Keterlibatan Perempuan dalam Pertunjukan Seni Jaranan Buto (Dokpri)
Saya kemudian mengamati respon penonton lainnya kala itu, saat si penari perempuan menampilkan adegan-adegan yang tidak biasa. Beberapa ibu-ibu tampak terkejut. Selebihnya larut terbawa suasana, Saya amati mereka benar-benar senang dan terhibur. Bahkan sepanjang pertunjukan penonton tak henti-hentinya bertepuk tangan mengapresiasi para pemain perempuan. Respon tersebut sungguh di luar dugaan, dimana artinya masyarakat menerima peran perempuan dalam pertunjukan yang selama ini didominasi oleh laki-laki.
Berdasarkan hasil pengamatan meninjau langsung pertunjukan Jaranan Buto yang diperankan penari perempuan, secara objektif saya lihat kemampuan mereka ketika berlaga cukup dapat menandingi kepiawaian penari laki-laki. Bahkan jika tidak diperhatikan secara seksama, Kita akan sulit membedakan mana penari perempuan dan mana penari laki-laki. Ini membuktikan bahwa jika diberikan kesempatan yang sama untuk berkontribusi dalam sebuah kesenian rakyat, perempuan juga dapat memberikan hasil yang maksimal seperti kaum laki-laki.
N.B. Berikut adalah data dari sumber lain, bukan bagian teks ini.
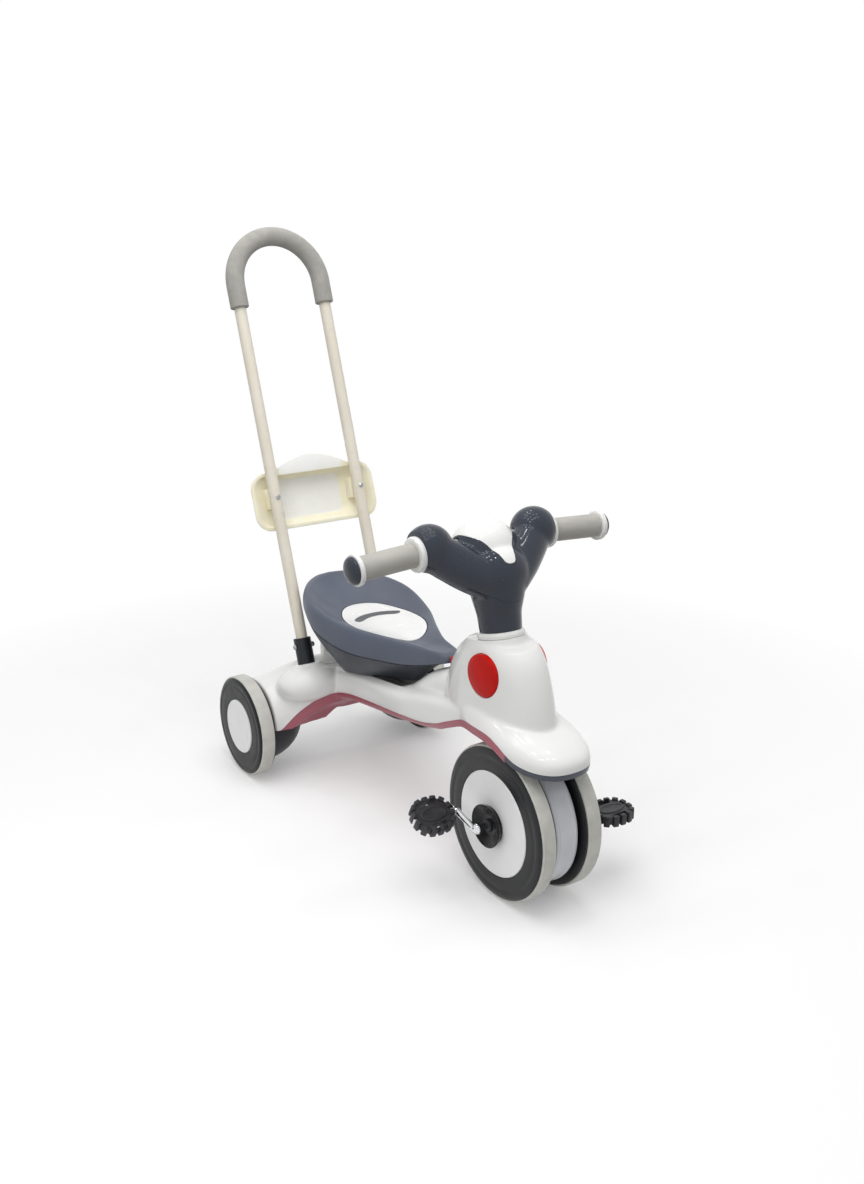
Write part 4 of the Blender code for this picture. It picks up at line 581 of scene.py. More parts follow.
def brimRing(inset, height, tilt, steps=64):
    ring = []
    front, back = bodyShell["brimFront"] + inset, bodyShell["brimBack"] - inset
    half, power = bodyShell["brimHalf"] - inset, bodyShell["brimPower"]
    for k in range(steps):
        c, s = math.cos(2 * math.pi * (k + 0.5) / steps), math.sin(2 * math.pi * (k + 0.5) / steps)
        y = abs(front if s < 0 else back) * math.copysign(abs(s) ** power, s)
        taper = 1 - bodyShell["brimTaper"] * max(y / back, 0) ** 2
        ring.append((half * math.copysign(abs(c) ** power, c) * taper, y, height + tilt * y))
    return ring


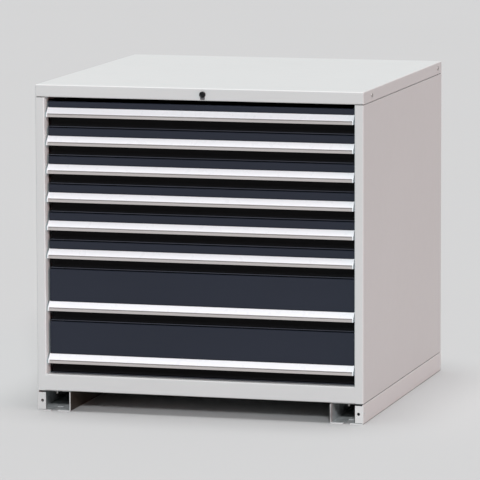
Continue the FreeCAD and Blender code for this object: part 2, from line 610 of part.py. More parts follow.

Lebih jauh, saya menilai keberadaan perempuan dalam drama tari khas Banyuwangi ini sebagai upaya progresif meningkatkan kesetaraan gender sebagai salah satu nilai keberlanjutan dalam Sustainable Development Goals (SDG’s) khususnya di tingkat akar rumput (Grass Root). Fenonema keberadaan penari perempuan dalam seni pertunjukan Jaranan Buto membuktikan bahwa isu akan kesetaraan gender tidak hanya dimiliki perempuan “kelas atas” dengan privilese sosial, pendidikan, dan ekonomi. Perempuan di tingkat akar rumput juga berhak punya kesempatan mengisi peran strategis dalam melestarikan kebudayaan daerah. Peran yang penuh urgensi di tengah modernitas, bukan begitu ?
Keterlibatan Perempuan dalam Pertunjukan Seni Jaranan Buto (Dokpri)
Saya berharap keberadaan perempuan dalam kesenian rakyat dapat terus mendorong kesetaraan gender secara progresif di akar rumput di masa depan. Bahwa perempuan memiliki kesempatan yang sama untuk mengisi peran-peran strategis. Bahwa perempuan punya akses yang sama terhadap sumber daya ekonomi.Bahwa perempuan juga dapat diperhitungkan dalam dunia pendidikan.
Bahwa perempuan juga bisa memiliki bakat dan kemampuan yang sangat kontributif bagi kemajuan bangsa. Bahwa perempuan berhak memilih karirnya sendiri.